390C. Research Seminar: Writing Captivity and Slavery. (4h). W 3:30-6:00. A-104. Parent.

391A Honors Seminar. (3h). W 3:30-6:00. O’Connell. Required for majors in History who are seeking departmental honors, this particular seminar examines the philosophy of history and the development of different methods of practicing history.  We will also seek to understand history’s relationship with other academic disciplines and its role in a liberal arts curriculum.

392. Individual Research. (3h). Writing of a major research paper. May be taken in lieu of HST 390. P—POI.

395. Internship In History. (1-3h). Internship in the community that involves both hands-on experience and academic study. Juniors and seniors only. P—POI.

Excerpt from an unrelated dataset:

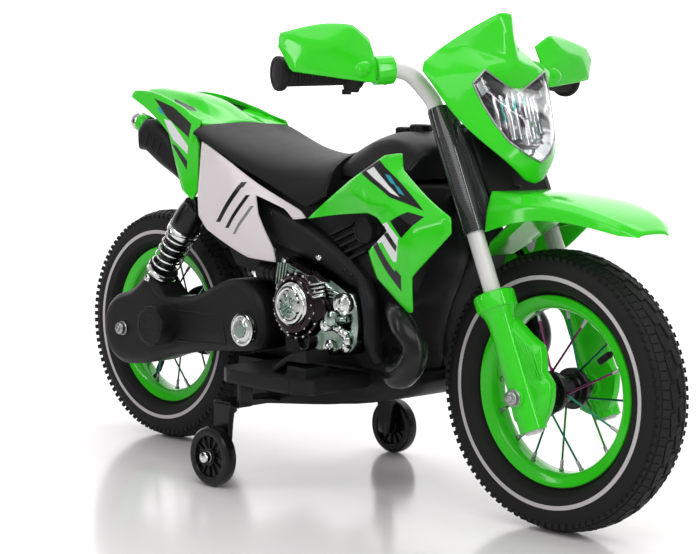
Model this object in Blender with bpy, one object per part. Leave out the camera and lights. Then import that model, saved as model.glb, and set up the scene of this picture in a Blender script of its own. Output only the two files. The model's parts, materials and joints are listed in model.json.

397. Historical Writing Tutorial. (1.5h). Individual supervision of historical writing to improve a project initiated in History 390 or History 392. Does not count toward major or minor requirements. P—POI.

398. Individual Study. (1h-3h). Project for a qualified student in an area of study not otherwise available in the department; subject to approval. Work must be equivalent to an upper-level course. P—POI.

399. Directed Reading. (1h-3h). Concentrated reading in an area of study not otherwise available. P—POI.